Under the normal close sequence, when we receive a FIN|ACK, we enter
TIME-WAIT and respond to that LAST-ACK with an ACK. Our TCP stack would
send an ACK in response to *any* ACK, which included FIN|ACK but also
included regular ACKs. (Or PSH|ACKs, which is what we were actually
getting/sending).
That was more ACKs than is necessary and results in an endless ACK storm
if we were under the simultaneous close sequence. In that scenario,
both sides of a connection are in TIME-WAIT. Both sides receive
FIN|ACK, and both respond with an ACK. Then both sides receive *those*
ACKs, and respond again.
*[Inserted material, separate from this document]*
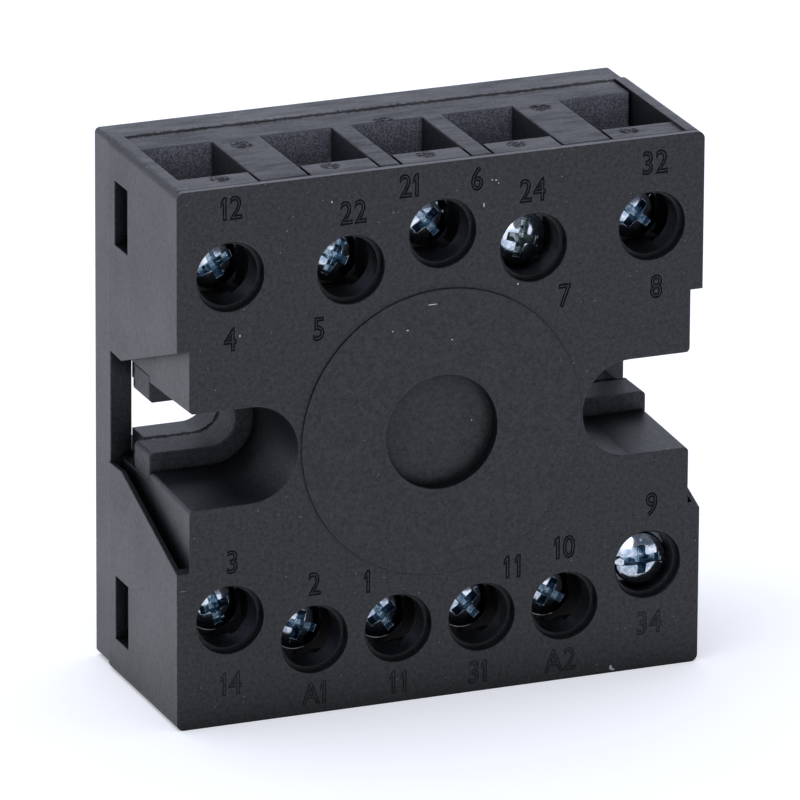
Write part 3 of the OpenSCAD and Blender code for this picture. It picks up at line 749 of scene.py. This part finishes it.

This continues until the TIME-WAIT wait period
elapses and each side's TCP timers (in the Plan 9 / Akaros case) shut
down.
The fix for this is to only respond to a FIN|ACK when we are in TIME-WAIT.
when a prefix is added with the onlink flag clear, packets
towards that prefix needs to be send to the default gateway
so we omit adding the interface route.
when the on-link flag gets changed to 1 later, we add the
interface route.
the on-link flag is sticky, so theres no way to clear it back
to zero except removing and re-adding the prefix.
sending multicast was broken when ipconfig assigned the 0
address for dhcp as they would wrongly classified as Runi.
this could happen when we do slaac and dhcp in parallel,
breaking the sending of router solicitations.